EXERCISE TASK:
Starting at the line that contains "eye_z = wall_foot", copy every line down to the line that contains "for node in", inclusive, exactly as it stands. Omit all other lines.

## START INPUT

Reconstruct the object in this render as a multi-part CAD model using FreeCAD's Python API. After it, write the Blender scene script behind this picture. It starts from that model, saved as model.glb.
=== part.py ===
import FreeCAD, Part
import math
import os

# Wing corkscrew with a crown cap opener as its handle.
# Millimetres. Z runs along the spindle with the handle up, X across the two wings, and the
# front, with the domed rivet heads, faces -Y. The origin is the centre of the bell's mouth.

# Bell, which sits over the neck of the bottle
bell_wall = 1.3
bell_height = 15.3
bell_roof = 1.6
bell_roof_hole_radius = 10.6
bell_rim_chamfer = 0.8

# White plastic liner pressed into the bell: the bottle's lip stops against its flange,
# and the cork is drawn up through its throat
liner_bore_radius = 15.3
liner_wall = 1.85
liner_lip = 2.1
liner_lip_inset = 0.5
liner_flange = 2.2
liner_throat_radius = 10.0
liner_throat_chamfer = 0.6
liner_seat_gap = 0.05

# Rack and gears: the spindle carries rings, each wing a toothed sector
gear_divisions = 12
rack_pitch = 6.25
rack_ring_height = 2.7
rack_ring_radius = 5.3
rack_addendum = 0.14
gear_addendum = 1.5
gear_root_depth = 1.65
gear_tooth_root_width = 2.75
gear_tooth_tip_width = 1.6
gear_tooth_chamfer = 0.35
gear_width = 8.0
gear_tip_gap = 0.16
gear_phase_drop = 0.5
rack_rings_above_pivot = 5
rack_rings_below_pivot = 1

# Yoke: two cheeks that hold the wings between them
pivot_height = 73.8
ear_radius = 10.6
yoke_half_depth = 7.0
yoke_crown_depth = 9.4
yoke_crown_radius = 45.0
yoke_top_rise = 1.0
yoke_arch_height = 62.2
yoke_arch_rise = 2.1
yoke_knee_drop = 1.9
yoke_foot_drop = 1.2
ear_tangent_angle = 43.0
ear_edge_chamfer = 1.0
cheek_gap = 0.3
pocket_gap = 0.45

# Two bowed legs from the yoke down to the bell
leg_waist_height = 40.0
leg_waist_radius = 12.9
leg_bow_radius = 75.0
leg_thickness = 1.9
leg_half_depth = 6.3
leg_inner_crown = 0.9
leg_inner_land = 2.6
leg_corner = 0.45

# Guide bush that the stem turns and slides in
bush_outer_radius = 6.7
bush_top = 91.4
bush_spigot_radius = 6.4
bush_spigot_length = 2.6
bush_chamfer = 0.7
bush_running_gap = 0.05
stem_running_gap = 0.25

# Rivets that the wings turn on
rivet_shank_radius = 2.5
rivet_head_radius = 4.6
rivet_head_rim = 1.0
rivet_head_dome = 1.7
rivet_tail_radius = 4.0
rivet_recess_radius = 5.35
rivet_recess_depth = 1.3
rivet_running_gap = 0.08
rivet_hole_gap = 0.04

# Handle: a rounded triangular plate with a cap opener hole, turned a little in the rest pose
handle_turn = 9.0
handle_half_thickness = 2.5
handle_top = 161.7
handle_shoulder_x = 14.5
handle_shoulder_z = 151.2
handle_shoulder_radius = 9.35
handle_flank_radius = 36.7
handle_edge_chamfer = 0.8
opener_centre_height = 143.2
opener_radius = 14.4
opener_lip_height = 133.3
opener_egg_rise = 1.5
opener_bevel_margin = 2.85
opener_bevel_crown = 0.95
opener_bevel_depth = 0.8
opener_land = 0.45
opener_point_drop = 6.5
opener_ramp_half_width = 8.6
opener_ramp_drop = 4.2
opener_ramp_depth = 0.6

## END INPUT
## START INPUT

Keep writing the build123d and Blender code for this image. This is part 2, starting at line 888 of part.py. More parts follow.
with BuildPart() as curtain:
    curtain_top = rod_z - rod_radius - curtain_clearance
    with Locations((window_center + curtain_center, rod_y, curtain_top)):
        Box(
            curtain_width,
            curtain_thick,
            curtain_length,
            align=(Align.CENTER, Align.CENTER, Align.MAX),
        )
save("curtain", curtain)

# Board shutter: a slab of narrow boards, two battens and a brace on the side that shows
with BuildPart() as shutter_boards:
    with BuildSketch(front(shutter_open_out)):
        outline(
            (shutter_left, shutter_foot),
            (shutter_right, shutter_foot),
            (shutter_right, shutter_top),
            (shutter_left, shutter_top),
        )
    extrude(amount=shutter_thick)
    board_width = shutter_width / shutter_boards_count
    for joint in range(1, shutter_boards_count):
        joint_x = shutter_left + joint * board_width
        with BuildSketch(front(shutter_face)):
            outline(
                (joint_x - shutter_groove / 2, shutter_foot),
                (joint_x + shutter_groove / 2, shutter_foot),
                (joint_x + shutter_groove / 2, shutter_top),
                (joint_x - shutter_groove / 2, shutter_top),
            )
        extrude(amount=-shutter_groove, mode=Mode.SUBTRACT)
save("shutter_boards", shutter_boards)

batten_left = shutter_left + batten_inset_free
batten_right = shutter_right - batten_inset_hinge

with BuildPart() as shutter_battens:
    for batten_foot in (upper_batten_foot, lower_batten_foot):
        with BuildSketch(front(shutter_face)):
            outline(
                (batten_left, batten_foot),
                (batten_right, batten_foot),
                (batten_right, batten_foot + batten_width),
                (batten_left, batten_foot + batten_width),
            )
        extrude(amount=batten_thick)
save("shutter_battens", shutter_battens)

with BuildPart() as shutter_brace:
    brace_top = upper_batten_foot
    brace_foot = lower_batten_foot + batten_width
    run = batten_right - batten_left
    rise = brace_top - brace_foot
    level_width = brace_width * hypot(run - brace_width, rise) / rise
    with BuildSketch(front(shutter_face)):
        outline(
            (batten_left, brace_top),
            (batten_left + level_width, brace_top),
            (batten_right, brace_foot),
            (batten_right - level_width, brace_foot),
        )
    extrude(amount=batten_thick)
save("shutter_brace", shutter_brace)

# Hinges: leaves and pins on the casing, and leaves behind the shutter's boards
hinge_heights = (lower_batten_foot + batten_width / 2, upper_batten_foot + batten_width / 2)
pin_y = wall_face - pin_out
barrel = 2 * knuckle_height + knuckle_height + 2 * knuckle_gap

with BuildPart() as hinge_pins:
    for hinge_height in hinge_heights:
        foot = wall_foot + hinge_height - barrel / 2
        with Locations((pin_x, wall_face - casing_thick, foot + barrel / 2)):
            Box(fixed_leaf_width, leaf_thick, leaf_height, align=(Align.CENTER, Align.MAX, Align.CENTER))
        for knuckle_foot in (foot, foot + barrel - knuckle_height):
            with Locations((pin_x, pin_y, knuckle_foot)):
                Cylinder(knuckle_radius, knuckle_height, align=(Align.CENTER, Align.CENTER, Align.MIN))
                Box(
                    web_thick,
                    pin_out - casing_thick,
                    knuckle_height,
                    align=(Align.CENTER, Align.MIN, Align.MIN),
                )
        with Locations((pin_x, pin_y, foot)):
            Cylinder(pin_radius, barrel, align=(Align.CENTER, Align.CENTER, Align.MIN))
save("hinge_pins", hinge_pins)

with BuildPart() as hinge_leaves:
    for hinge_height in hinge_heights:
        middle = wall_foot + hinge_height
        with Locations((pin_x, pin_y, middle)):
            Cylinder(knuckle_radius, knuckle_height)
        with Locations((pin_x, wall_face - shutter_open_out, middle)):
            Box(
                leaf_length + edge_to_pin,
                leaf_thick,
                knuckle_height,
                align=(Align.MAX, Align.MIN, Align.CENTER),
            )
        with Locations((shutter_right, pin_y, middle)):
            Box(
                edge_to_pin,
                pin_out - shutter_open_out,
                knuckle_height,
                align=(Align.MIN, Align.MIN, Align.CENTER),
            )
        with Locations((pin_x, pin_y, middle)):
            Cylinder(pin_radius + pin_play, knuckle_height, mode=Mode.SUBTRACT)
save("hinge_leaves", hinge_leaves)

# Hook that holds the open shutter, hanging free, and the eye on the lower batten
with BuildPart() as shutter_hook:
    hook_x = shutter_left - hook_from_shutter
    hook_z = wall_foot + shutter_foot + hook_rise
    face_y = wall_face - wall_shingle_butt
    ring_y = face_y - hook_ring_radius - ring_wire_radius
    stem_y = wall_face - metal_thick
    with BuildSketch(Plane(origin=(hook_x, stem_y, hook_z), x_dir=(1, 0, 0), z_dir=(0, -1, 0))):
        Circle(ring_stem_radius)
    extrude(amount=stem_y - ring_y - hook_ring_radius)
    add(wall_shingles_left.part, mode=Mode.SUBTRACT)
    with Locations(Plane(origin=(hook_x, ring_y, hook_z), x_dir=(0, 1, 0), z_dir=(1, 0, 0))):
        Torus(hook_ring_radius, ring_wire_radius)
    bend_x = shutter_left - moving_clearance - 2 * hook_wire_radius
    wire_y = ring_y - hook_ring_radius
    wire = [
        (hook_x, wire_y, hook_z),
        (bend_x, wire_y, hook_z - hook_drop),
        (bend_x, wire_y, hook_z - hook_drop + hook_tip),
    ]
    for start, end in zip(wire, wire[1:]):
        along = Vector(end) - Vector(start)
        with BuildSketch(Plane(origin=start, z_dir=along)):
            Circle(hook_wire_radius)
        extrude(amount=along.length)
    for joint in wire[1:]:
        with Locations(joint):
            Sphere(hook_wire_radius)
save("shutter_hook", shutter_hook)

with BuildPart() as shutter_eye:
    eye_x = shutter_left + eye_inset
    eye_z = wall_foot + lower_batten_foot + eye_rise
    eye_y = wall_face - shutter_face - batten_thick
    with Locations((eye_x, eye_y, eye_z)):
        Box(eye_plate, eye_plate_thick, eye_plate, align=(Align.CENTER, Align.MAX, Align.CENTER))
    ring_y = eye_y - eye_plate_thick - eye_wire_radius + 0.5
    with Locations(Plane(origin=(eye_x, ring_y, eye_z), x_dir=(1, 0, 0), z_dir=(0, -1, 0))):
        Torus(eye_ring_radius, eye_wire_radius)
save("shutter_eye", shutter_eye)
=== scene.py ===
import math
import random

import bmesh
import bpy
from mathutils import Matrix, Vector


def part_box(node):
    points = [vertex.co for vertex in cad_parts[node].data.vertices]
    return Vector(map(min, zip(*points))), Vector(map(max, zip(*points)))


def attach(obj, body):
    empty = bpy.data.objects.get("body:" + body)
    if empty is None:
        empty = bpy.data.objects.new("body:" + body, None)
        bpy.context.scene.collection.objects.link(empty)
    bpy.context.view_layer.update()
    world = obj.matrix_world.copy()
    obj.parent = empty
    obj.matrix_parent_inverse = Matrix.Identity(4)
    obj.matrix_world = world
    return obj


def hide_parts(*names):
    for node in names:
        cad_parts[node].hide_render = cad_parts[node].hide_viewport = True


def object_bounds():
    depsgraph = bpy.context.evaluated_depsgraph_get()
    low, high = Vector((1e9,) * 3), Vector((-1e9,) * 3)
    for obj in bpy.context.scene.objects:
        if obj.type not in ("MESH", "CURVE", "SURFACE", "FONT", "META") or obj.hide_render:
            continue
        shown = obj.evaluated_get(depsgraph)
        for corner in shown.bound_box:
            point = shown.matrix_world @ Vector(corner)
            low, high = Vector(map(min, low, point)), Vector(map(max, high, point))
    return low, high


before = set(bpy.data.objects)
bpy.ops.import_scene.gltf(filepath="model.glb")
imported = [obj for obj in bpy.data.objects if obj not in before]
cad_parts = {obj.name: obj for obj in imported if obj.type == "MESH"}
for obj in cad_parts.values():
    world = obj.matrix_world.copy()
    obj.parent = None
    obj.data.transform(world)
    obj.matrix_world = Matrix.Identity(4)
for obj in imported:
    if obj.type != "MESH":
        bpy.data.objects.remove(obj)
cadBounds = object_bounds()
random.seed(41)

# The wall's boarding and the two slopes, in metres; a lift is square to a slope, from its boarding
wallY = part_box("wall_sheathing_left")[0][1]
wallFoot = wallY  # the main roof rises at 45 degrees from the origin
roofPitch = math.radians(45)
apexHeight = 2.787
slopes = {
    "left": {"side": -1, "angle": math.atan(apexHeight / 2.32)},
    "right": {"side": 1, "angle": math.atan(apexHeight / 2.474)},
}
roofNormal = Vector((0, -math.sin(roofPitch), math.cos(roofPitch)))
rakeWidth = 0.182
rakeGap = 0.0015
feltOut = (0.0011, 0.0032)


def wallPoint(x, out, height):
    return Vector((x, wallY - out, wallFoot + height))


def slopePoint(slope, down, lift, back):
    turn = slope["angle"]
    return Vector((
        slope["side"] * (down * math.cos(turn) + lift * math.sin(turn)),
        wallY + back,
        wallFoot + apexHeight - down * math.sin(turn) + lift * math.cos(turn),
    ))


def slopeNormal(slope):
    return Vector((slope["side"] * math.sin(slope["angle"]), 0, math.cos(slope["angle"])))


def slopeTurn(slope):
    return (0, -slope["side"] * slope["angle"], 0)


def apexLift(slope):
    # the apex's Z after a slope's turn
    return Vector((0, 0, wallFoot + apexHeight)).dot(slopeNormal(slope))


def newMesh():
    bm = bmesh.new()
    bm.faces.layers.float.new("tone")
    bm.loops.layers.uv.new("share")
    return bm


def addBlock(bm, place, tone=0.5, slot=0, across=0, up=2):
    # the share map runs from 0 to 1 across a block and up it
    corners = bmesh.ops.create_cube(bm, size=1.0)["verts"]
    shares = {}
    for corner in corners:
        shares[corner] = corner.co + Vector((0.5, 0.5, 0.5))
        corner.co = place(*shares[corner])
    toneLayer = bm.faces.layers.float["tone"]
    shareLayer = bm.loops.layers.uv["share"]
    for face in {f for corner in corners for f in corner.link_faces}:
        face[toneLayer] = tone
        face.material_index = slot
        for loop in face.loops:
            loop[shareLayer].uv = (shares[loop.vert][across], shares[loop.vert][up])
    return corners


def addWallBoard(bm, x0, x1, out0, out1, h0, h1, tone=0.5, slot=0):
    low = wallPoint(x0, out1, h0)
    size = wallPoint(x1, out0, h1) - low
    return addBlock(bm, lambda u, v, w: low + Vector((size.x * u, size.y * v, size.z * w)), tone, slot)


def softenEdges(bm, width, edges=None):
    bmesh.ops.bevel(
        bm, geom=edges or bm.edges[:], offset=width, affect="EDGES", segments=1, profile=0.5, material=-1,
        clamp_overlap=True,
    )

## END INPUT
## START INPUT

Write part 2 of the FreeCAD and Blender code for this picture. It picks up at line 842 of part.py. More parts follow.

## END INPUT

RESPONSE:
    eye_z = wall_foot + lower_batten_foot + eye_rise
    eye_y = wall_face - shutter_face - batten_thick
    with Locations((eye_x, eye_y, eye_z)):
        Box(eye_plate, eye_plate_thick, eye_plate, align=(Align.CENTER, Align.MAX, Align.CENTER))
    ring_y = eye_y - eye_plate_thick - eye_wire_radius + 0.5
    with Locations(Plane(origin=(eye_x, ring_y, eye_z), x_dir=(1, 0, 0), z_dir=(0, -1, 0))):
        Torus(eye_ring_radius, eye_wire_radius)
save("shutter_eye", shutter_eye)
=== scene.py ===
import math
import random

import bmesh
import bpy
from mathutils import Matrix, Vector


def part_box(node):
    points = [vertex.co for vertex in cad_parts[node].data.vertices]
    return Vector(map(min, zip(*points))), Vector(map(max, zip(*points)))


def attach(obj, body):
    empty = bpy.data.objects.get("body:" + body)
    if empty is None:
        empty = bpy.data.objects.new("body:" + body, None)
        bpy.context.scene.collection.objects.link(empty)
    bpy.context.view_layer.update()
    world = obj.matrix_world.copy()
    obj.parent = empty
    obj.matrix_parent_inverse = Matrix.Identity(4)
    obj.matrix_world = world
    return obj


def hide_parts(*names):
    for node in names:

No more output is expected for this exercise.